Genetic tests vital in hereditary breast cancer treatments
Kate Lew, 37, suspected she had a genetic abnormality in her DNA after she found out that her father, who had been diagnosed with prostate cancer, carried the BRCA2 gene. The inherited mutation significantly raises a person’s lifetime risk of developing breast, ovarian, prostate and other types of cancer.
Lew’s grandmother and aunt on her father’s side of the family also had a history of breast cancer, and were confirmed to carry the same hereditary genetic mutation.
“My husband and I were thinking about family planning, and I just wanted to know,” Lew says.
Lew went to Mayo Clinic for a genetic test, which confirmed she carried the BRCA2 gene. Soon after, her initial baseline breast MRI detected breast cancer.
“The MRI test discovered not only breast cancer, but I also had metastasis to my sternum. So I had what was considered stage 4 cancer,” says Lew, a nurse practitioner with the Mayo Clinic Cardiology Department in Arizona.
Lew’s aggressive treatments have included chemotherapy and radiation, a bilateral mastectomy and the removal of her ovaries, as a precaution to prevent the development of a new cancer.
“I benefited from genetic testing because had I not gone for the genetic testing when I did and then for the screening test based on those results, my cancer likely would not have been found until much later and with a worse prognosis,” Lew says. “I think that having my genetic test results helped to inform my decisions about the surgeries I had.”
Breast cancer genetic mutations common in other cancers
Dr. Samadder’s INTERCEPT study revealed mutations like Lew’s, in the high risk BRCA1 and BRCA2 breast cancer genes, accounted for nearly 17% of all genetic mutations found in patients with cancer.
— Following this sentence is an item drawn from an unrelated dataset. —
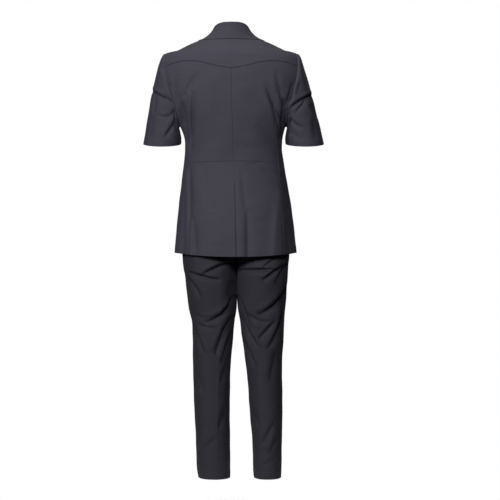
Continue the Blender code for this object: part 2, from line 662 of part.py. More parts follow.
def waistband(name, finish):
    """One strip round the waist. Its left end laps over its right end at the front."""
    start = -math.pi / 2 - math.radians(6)
    end = 3 * math.pi / 2 + math.radians(9)
    around = np.concatenate([np.linspace(start, start + math.radians(20), 3),
                             np.linspace(start + math.radians(20), end - math.radians(26), 24)[1:-1],
                             np.linspace(end - math.radians(26), end, 3)])

    def offset(z, angle):
        over = 1 - ease(start + math.radians(14), start + math.radians(20), angle)
        under = ease(end - math.radians(26), end - math.radians(20), angle)
        return LAP_LIFT * (over - under)

    return wall(name, finish, hip_ring, [spread(np.array([BAND_END + SEAM, BAND_TOP]), around)], (0, 0), offset)


def fly(name, finish):
    """The fly's facing: a strip of the left trouser front's own points beside its middle seam, moved out."""
    z, share = leg_grid(1, -1)
    rows = LEG_ROWS > FLY_END
    grid = (z[rows][:, :2], share[rows][:, :2])
    return wall(name, finish, leg_surface(1, -1), [grid], (0.08, 0), offset=LAYER, place=clear_leg(1, -1))


# Buttons


def button(name, surface, p, q, lift, radius, finish):
    """A disc on the cloth: its face square to the surface at (p, q), its foot lift above the middle surface."""
    p, q = np.array([[p]]), np.array([[q]])
    point, across = surface(p, q)[0, 0], across_surface(surface, p, q)[0, 0]
    if across @ [0, -1, 0] < 0:
        across = -across
    bpy.ops.mesh.primitive_cylinder_add(vertices=16, radius=radius, depth=BUTTON_THICK)
    disc = bpy.context.object
    mesh = disc.data
    bpy.data.objects.remove(disc)
    made = placed(name, mesh, finish)
    tilt = math.acos(-across[1])
    made.rotation_euler = (math.pi / 2 + math.copysign(tilt, -across[2]), 0, math.atan2(across[0], -across[1]))
    made.location = point + across * (lift + BUTTON_THICK / 2)
    return made


SUIT = "safari_suit"


def build():
    for old in list(bpy.data.objects):
        bpy.data.objects.remove(old)
    collection = bpy.data.collections.new(SUIT)
    bpy.context.scene.collection.children.link(collection)

    jacket_cloth = material("jacket suiting", (0.045, 0.045, 0.055), 0.75)
    trouser_cloth = material("trouser suiting", (0.030, 0.030, 0.038), 0.75)
    horn = material("button", (0.015, 0.015, 0.018), 0.35)

    yoke("back_yoke", jacket_cloth)
    wall("collar_stand", jacket_cloth, stand_surface, [spread(np.linspace(0, 1, 2), collar_turns())], (0, 0))
    wall("collar_fall", jacket_cloth, fall_surface, [spread(np.linspace(0, 1, 4), collar_turns())], (0, 0))
    for word, side in (("left", 1), ("right", -1)):
        back_panel(f"back_{word}", side, jacket_cloth)
        back_skirt(f"back_skirt_{word}", side, jacket_cloth)
        front_panel(f"front_{word}", side, jacket_cloth)
        sleeve(f"sleeve_{word}", side, jacket_cloth)
        on_front(f"chest_pocket_{word}", side, CHEST_POCKET, 1, jacket_cloth)
        on_front(f"chest_flap_{word}", side, CHEST_FLAP, 2, jacket_cloth)
        on_front(f"hip_pocket_{word}", side, HIP_POCKET, 1, jacket_cloth)
        on_front(f"hip_flap_{word}", side, HIP_FLAP, 2, jacket_cloth)
        leg_panel(f"trouser_back_{word}", side, 1, trouser_cloth)
        leg_panel(f"trouser_front_{word}", side, -1, trouser_cloth)
    waistband("waistband", trouser_cloth)
    fly("fly", trouser_cloth)

    front_lift = LAP_LIFT + CLOTH / 2 + BUTTON_CLEAR
    for number, height in enumerate(BUTTON_Z, start=1):
        row = float(solve(lambda row: height - jacket_upright(row, -math.pi / 2)[..., 2], 0.5, 11.0))
        button(f"front_button_{number}", jacket, row, -math.pi / 2, front_lift, BUTTON_RADIUS, horn)
    band_middle = (BAND_TOP + BAND_END) / 2
    button("waist_button", hip_ring, band_middle, -math.pi / 2, front_lift, SMALL_BUTTON_RADIUS, horn)


build()
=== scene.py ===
# %% [markdown]
# # A safari suit with nobody in it
#
# The suit is a short-sleeved jacket over trousers. Every cut piece of cloth is its own mesh here: a
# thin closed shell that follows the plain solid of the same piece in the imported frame, with the folds,
# seams, hems and stitching that the solid leaves out. All lengths are in metres, +Z is up, the suit
# faces -Y and the wearer's left is +X.

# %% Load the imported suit
import math
from collections import namedtuple

import bpy
import numpy as np
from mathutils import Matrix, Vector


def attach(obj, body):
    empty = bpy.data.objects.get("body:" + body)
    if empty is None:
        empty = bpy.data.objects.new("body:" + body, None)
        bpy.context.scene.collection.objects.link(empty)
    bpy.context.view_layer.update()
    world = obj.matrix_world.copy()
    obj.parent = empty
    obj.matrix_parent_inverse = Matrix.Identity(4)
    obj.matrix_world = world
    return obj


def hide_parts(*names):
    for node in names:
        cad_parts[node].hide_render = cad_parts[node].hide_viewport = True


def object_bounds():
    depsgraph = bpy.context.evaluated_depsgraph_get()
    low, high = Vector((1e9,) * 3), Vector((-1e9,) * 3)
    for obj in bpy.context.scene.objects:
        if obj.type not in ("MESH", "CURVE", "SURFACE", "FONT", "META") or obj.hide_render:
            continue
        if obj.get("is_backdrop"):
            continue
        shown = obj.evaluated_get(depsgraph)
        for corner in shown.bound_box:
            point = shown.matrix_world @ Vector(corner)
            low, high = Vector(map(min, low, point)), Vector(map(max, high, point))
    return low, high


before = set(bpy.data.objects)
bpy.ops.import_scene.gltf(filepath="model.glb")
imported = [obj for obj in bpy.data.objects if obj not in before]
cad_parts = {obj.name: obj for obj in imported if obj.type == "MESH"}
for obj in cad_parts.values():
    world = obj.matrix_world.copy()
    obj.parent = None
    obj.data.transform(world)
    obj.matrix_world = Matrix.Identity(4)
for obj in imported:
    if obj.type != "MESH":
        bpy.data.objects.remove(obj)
cad_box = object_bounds()
SIDES = (("left", 1), ("right", -1))


def in_words(box):
    """A box's two corners, to a tenth of a millimetre."""
    return " to ".join(str([round(v, 4) for v in corner]) for corner in box)


print(len(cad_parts), "solids from", in_words(cad_box))

# %% [markdown]
# ## A form from a short table
#
# A garment could be sculpted, or cut flat and draped by a simulation. Here the drape is known, so it is
# quicker and steadier to describe it: a table gives the sizes of a few rings, and a smooth curve
# through the rows gives every ring between them. The same few helpers serve the jacket, the sleeves,
# the collar and the legs.

# %% Curves through tables
TINY = 1e-4  # step in a surface's two numbers when its slope is measured
HALVINGS = 40


def smooth(table, at, key=None):
    """A table's columns at any row, or at any value of its key column: between two rows a and b each column
    is a(1+2u)(1-u)^2 + bu^2(3-2u) plus the slopes' share, where u runs from 0 to 1."""
    values = np.array(table, dtype=float)
    knots = np.arange(len(values), dtype=float) if key is None else values[:, key]
    if knots[0] > knots[-1]:
        values, knots = values[::-1], knots[::-1]
    at = np.asarray(at, dtype=float)
    if key is not None:
        at = np.clip(at, knots[0], knots[-1])
    slopes = np.gradient(values, knots, axis=0)
    low = np.clip(np.searchsorted(knots, at) - 1, 0, len(knots) - 2)
    step = (knots[low + 1] - knots[low])[..., None]
    u = (at - knots[low])[..., None] / step
    a, b = values[low], values[low + 1]
    return (a * (1 + 2 * u) * (1 - u) ** 2 + b * u * u * (3 - 2 * u)
            + step * (slopes[low] * u * (1 - u) ** 2 - slopes[low + 1] * u * u * (1 - u)))


def read(table, at, key=None):
    """The same, as one array for each column."""
    return np.moveaxis(smooth(table, at, key), -1, 0)


def ease(start, end, x):
    """0 before start, 1 after end, and 3u^2 - 2u^3 between."""
    u = np.clip((x - start) / (end - start), 0.0, 1.0)
    return u * u * (3 - 2 * u)


def fade(start, end, x):
    """1 before start, and 0 after end."""
    return 1 - ease(start, end, x)


def power(value, exponent):
    """value to a power, with its sign kept."""
    return np.sign(value) * np.abs(value) ** exponent


def unit(way):
    return way / np.linalg.norm(way, axis=-1, keepdims=True)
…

“More interesting was the fact that even though these genes are classically associated with breast and ovarian cancer, they occurred at an even higher frequency in pancreatic and prostate cancers,” Dr. Samadder explains. “These are not cancers we typically think of as being highly genetic, but our finding of BRCA mutations in these cancers opens up possibilities of using alternative cancer treatments for these patients as well,” he says.
“I benefited from genetic testing because had I not gone for the genetic testing when I did and then for the screening test based on those results, my cancer likely would not have been found until much later and with a worse prognosis.” - Kate Lew
Two-and-a-half years after her diagnosis, Lew is thankful to be in remission. She enjoys spending time with her husband and dogs, as well as cooking and working on projects around her house. She is urging others with a family cancer history to undergo genetic testing.
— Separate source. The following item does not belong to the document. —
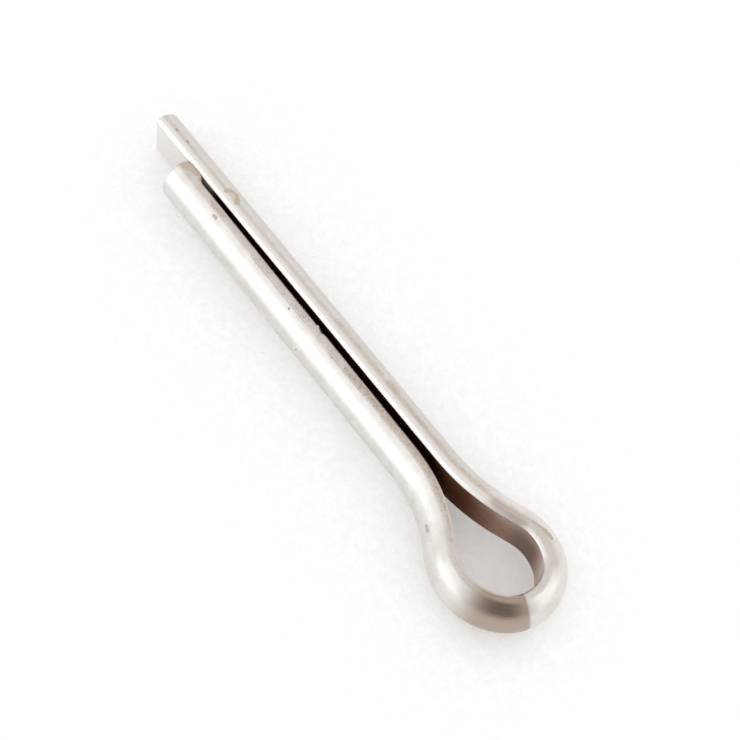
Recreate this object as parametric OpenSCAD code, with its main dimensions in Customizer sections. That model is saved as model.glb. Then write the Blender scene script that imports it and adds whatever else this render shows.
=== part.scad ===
// Cotter pin: one half-round wire folded flat to flat, with an open eye at the fold.
// The pin lies on its side. The prongs run along +X, the eye is at -X, and Z = 0 is halfway up the wire.
// The origin is on the shank's axis, where the bend of the short prong's neck ends.

/* [Wire] */
// Width of the wire, from edge to edge of its flat side
wire_w = 2.8; // [2.2:0.1:3.6]
// Thickness of the wire, from its flat side to its crown
wire_t = 1.225; // [1.05:0.025:1.45]
// Radius of the rounded edges beside the flat side
edge_r = 0.35; // [0.2:0.05:0.45]

/* [Shank] */
// Gap between the flat sides at the short prong's end
tip_gap = 0.2; // [0.04:0.02:0.6]
// Angle in degrees at which each prong leans towards the other
toe_in = 0.26; // [0:0.02:0.5]
// Straight length of the short prong
short_len = 16.8; // [8:0.2:60]
// How far the long prong reaches past the short one
extension = 2.4; // [0.6:0.1:3.2]

/* [Eye] */
// Inner radius at the end of the eye
end_r = 1.45; // [1.2:0.05:1.7]
// Distance of the end's centre from the shank's axis, towards the short prong
eye_shift = 0.2; // [0:0.05:0.4]

/* [Short prong's side of the eye] */
// Inner radius of the eye's side
short_side_r = 2.35; // [2:0.05:3]
// Angle in degrees that the end's radius reaches round towards this side
short_end_a = 41.4; // [20:0.1:60]
// Angle in degrees between the flank and the shank's axis
short_flank_a = 31.8; // [20:0.1:40]
// Straight length of the flank; a longer one leaves less room for the neck's bend
short_flank = 0.4; // [0.1:0.1:1.6]

/* [Long prong's side of the eye] */
// Inner radius of the eye's side
long_side_r = 2.1; // [1.9:0.05:3]
// Angle in degrees that the end's radius reaches round towards this side
long_end_a = 64.9; // [40:0.1:75]
// Angle in degrees between the flank and the shank's axis
long_flank_a = 21.4; // [16:0.1:36]
// Straight length of the flank; a longer one leaves less room for the neck's bend
long_flank = 0.8; // [0.1:0.1:1.6]

/* [Hidden] */
$fn = 60;

// The wire's section: two rounded edges, and a crown arc that is tangent to both
edge_y = wire_w / 2 - edge_r;
crown_r = (pow(edge_y, 2) + pow(wire_t - edge_r, 2) - pow(edge_r, 2)) / (2 * (wire_t - 2 * edge_r));
crown_x = wire_t - crown_r;
crown_a = atan2(edge_y, edge_r - crown_x);
tangent_x = crown_x + crown_r * cos(crown_a);
tangent_y = crown_r * sin(crown_a);

// Gap between the flat sides where the short prong's straight length starts
neck_gap = tip_gap + 2 * short_len * sin(toe_in);

// Distance of the flank's wide end from the shank's axis
function flank_top(shift, side_r, end_a, flank_a) =
    shift + (end_r - side_r) * sin(end_a) + side_r * cos(flank_a);
// Radius of the flat side in the neck's bend, which leads from the flank into the prong
function neck_radius(top, flank, flank_a) =
    (top - flank * sin(flank_a) - neck_gap / 2) / (cos(toe_in) - cos(flank_a));
// Distance along the shank's axis from the end's centre to the start of the straight prong
function neck_distance(side_r, end_a, flank_a, flank, neck_r) =
    (side_r - end_r) * cos(end_a) + side_r * sin(flank_a) + flank * cos(flank_a)
    + neck_r * (sin(flank_a) - sin(toe_in));

short_top = flank_top(eye_shift, short_side_r, short_end_a, short_flank_a);
short_neck_r = neck_radius(short_top, short_flank, short_flank_a);
short_neck_x = neck_distance(short_side_r, short_end_a, short_flank_a, short_flank, short_neck_r);

long_top = flank_top(-eye_shift, long_side_r, long_end_a, long_flank_a);
long_neck_r = neck_radius(long_top, long_flank, long_flank_a);
long_neck_x = neck_distance(long_side_r, long_end_a, long_flank_a, long_flank, long_neck_r);
long_len = short_len + extension + (short_neck_x - long_neck_x) / cos(toe_in);

// Size of the cutting blocks, larger than any bend
reach = 2 * (max(short_neck_r, long_neck_r, short_side_r, long_side_r) + wire_w);

// The rounded edge on the +Y side of the section, from the flat side round to the crown
module rounded_edge() {
    far = 3 * edge_r;
    intersection() {
        translate([edge_r, edge_y]) circle(r = edge_r);
        translate([edge_r, edge_y])
            polygon([[0, 0], [far * cos(crown_a), far * sin(crown_a)], [-far, far], [-far, 0]]);
    }
}

// The wire's section, with its flat side on the Y axis and its crown towards +X
module wire_section() {
    polygon([
        [0, -edge_y], [edge_r, -edge_y], [tangent_x, -tangent_y],
        [tangent_x, tangent_y], [edge_r, edge_y], [0, edge_y]
    ]);
    intersection() {
        translate([crown_x, 0]) circle(r = crown_r);
        translate([tangent_x, -wire_w / 2]) square([wire_t, wire_w]);
    }
    rounded_edge();
    mirror([0, 1]) rounded_edge();
}

// Everything in front of the YZ plane, on the +X side
module front_block() {
    translate([0, -reach, -wire_w]) cube([reach, 2 * reach, 2 * wire_w]);
}

// The wire is drawn as a chain. Each run starts at the origin and heads along +X, with its
// flat side on the XZ plane and its crown towards +Y, and its children carry on from its end.

// A block inside the wire, across the start of a run, that makes it one solid with the run before
module start_key() {
    translate([-edge_r / 2, edge_r, -edge_y / 2]) cube([edge_r, wire_t - 2 * edge_r, edge_y]);
}

// A straight run
module straight_run(length) {
    start_key();
    rotate([90, 0, 90]) linear_extrude(height = length) wire_section();
    translate([length, 0, 0]) children();
}

// A bend to the right, with the flat side inside
module flat_inside_bend(radius, turn) {
    start_key();
    translate([0, -radius, 0]) {
        intersection() {
            rotate_extrude() translate([radius, 0]) wire_section();
            front_block();
            rotate([0, 0, -turn]) mirror([1, 0, 0]) front_block();
        }
        rotate([0, 0, -turn]) translate([0, radius, 0]) children();
    }
}

// A bend to the left, with the crown inside
module crown_inside_bend(radius, turn) {
    start_key();
    translate([0, radius, 0]) {
        intersection() {
            rotate_extrude() translate([radius, 0]) mirror([1, 0]) wire_section();
            front_block();
            rotate([0, 0, turn]) mirror([1, 0, 0]) front_block();
        }
        rotate([0, 0, turn]) translate([0, -radius, 0]) children();
    }
}

// Half of the pin on the +Y side, from the eye's end at -X to a prong's end.
// The end's centre is at X = 0 and at Y = shift.
module half_pin(shift, side_r, end_a, flank_a, flank, neck_r, prong_len) {
    translate([-end_r, shift, 0]) rotate([0, 0, 90])
        flat_inside_bend(end_r, end_a)
            flat_inside_bend(side_r, 90 + flank_a - end_a)
                straight_run(flank)
                    crown_inside_bend(neck_r, flank_a - toe_in)
                        straight_run(prong_len);
}

module cotter_pin() {
    color("silver")
        translate([-short_neck_x, 0, 0]) {
            half_pin(eye_shift, short_side_r, short_end_a, short_flank_a,
                short_flank, short_neck_r, short_len);
            mirror([0, 1, 0])
                half_pin(-eye_shift, long_side_r, long_end_a, long_flank_a,
                    long_flank, long_neck_r, long_len);
        }
}

cotter_pin();
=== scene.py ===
import math

import bpy
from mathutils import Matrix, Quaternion, Vector


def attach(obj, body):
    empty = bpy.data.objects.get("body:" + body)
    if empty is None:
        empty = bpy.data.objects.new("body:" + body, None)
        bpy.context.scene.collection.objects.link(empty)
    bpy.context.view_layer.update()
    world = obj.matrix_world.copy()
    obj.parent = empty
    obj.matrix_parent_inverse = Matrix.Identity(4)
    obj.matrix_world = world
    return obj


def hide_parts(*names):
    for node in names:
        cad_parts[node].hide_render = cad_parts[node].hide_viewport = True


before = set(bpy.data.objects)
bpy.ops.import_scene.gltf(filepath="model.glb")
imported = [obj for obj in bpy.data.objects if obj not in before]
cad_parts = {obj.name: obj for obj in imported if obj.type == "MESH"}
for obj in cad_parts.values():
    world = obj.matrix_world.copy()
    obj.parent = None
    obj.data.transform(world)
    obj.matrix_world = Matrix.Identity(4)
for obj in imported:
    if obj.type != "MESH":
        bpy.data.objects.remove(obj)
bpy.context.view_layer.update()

MM = 0.001


# ---- Sizes, in millimetres ----

# The wire's section. Its rounded edges meet the flat side at a corner.
WIRE_WIDTH = 2.8
WIRE_THICKNESS = 1.225
EDGE_RADIUS = 0.35
CORNER_ANGLE = math.radians(36)

# The shank: the short prong is on the +Y side and the long one on the -Y side
TIP_GAP = 0.2
TOE_IN = math.radians(0.26)
SHORT_LENGTH = 16.8
EXTENSION = 2.4

# The eye. Its two sides share the bend at the end, and each has a bend, a flank and a neck.
END_RADIUS = 1.45
EYE_SHIFT = 0.2
SHORT_SIDE = {
    "side_radius": 2.35,
    "end_turn": math.radians(41.4),
    "flank_turn": math.radians(31.8),
    "flank_length": 0.4,
}
LONG_SIDE = {
    "side_radius": 2.1,
    "end_turn": math.radians(64.9),
    "flank_turn": math.radians(21.4),
    "flank_length": 0.8,
}

# The worn edge of a cut end, as steps of (forward, inward)
END_STEPS = ((0.03, 0.01), (0.03, 0.02), (0.02, 0.04))

# Slow unevenness all over
UNEVEN_SCALE = 1.4
UNEVEN_DEPTH = 0.010

# Places on the unrolled wire are (length, depth, width). The length is from the eye's end, and
# is more than nothing on the short side. The depth is from the flat side to the crown, and the
# width is up from the middle.

# Worn spots: place and half size on the unrolled wire, the push along X, Y and Z, and how far
# round the spot the push reaches
BURR = ((16.05, 0.02, 1.27), (0.05, 0.05, 0.05), (0.03, -0.06, 0.01), 0.12)
HOLLOW_BY_BURR = ((15.75, 0.02, 1.27), (0.05, 0.05, 0.05), (0, 0.04, -0.02), 0.2)
EYE_DENT = ((5.45, 1.03, 0.73), (0.12, 0.07, 0.07), (0.02, -0.06, -0.03), 0.25)
DIRT_LIP = ((25.4, 0.02, 1.25), (0.42, 0.10, 0.05), (0, -0.19, 0), 0.36)

# Fineness of the mesh: most distance between two rings, and points on each part of a ring
RING_STEP = 0.1
CROWN_POINTS = 38
EDGE_POINTS = 12
FLAT_POINTS = 14
MERGE_DISTANCE = 0.001

# A smaller angle than the turn at the section's corner, so that the corner stays crisp
SMOOTH_ANGLE = math.radians(33)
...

“Oftentimes we think of breast cancer as being connected to your mom and your mom’s history,” Lew says. “But, of course, in my case, this was from my dad’s side. So realizing that there may be more connections is really important to know.”
She says her experience has also helped her to see through the eyes of her patients.
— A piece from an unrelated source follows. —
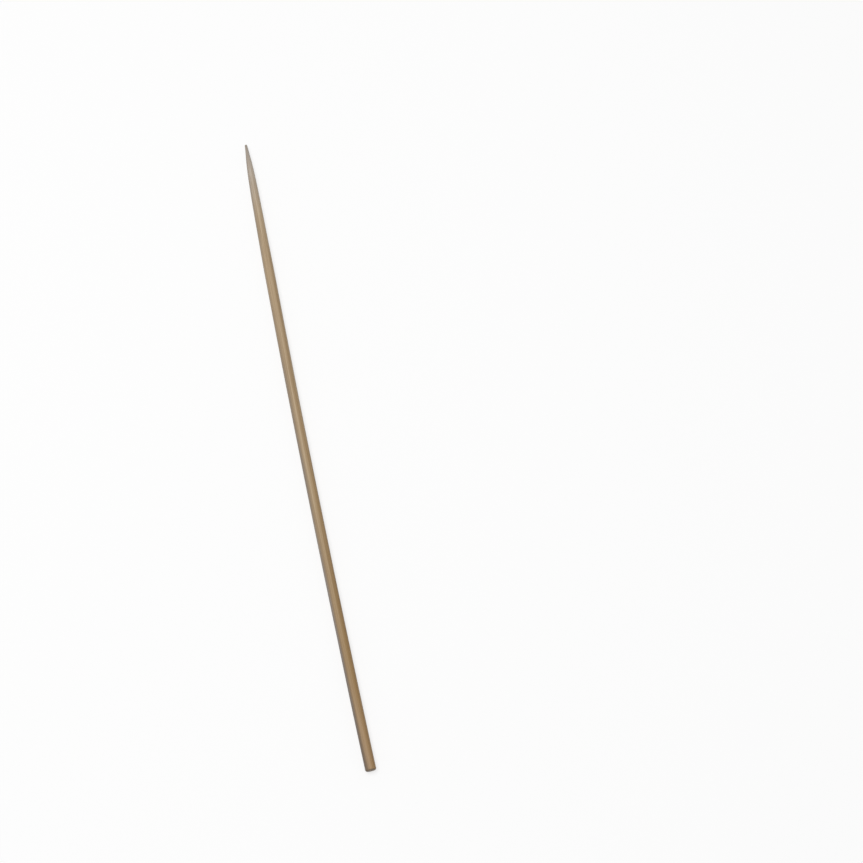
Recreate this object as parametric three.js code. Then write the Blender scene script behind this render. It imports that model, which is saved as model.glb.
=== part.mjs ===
// Wooden skewer: one round bamboo stick, ground to a long point at one end and cut square at the other.
// Millimetres, +Z up. The stick lies along X on the plane z = 0, with its point toward +X.
// The origin is under the middle of its length. It bows sideways, toward +Y, so that it lies flat.

import * as THREE from 'three';

// Driving dimensions
const LENGTH = 180; // from the blunt face to the very tip
const DIAMETER = 2.8; // of the round shaft
const POINT_LENGTH = 42; // of the ground end, from its shoulder on the shaft to the tip
const TIP_RADIUS = 0.34; // of the small round nose that the grinding leaves
const TIP_HALF_ANGLE = THREE.MathUtils.degToRad(4); // between the axis and the flank beside the nose
const RIM_RADIUS = 0.45; // of the eased edge round the blunt face
const BOW = 0.75; // how far the middle stands off the line between the two ends

// Curvature of the ground flank
const TIP_STRAIGHTNESS = 0.47; // share of the flank's rise that its straight start aims at
const SHOULDER_SOFTNESS = 0.8; // share of the point's length that eases into the shaft

// Fineness of the surface
const SIDES = 32;
const SHAFT_STEPS = 12;
const FLANK_STEPS = 18;
const NOSE_STEPS = 4;
const RIM_STEPS = 3;

const RADIUS = DIAMETER / 2;
const SHOULDER = LENGTH - POINT_LENGTH;

// The outlines below run from the blunt end to the tip: x is the radius and y the way along the stick.

// The cut face, from the axis out, and the quarter round onto the side
function bluntEnd() {
  const inner = RADIUS - RIM_RADIUS;
  const rim = new THREE.EllipseCurve(inner, RIM_RADIUS, RIM_RADIUS, RIM_RADIUS, -Math.PI / 2, 0);
  return [new THREE.Vector2(0, 0), ...rim.getPoints(RIM_STEPS)];
}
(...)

“I think having the knowledge of what people are going through when you’re waiting to hear the results or going through tests has helped me see things from a patient’s perspective.”
Dr. Samadder says Lew, Garnett and other patients like them are powerful examples of why genetic testing is essential.
“Genetic testing is critical for early detection of cancer when many are still treatable and can also lead to important decisions regarding targeted therapies that can shrink the tumor and improve survival," he says.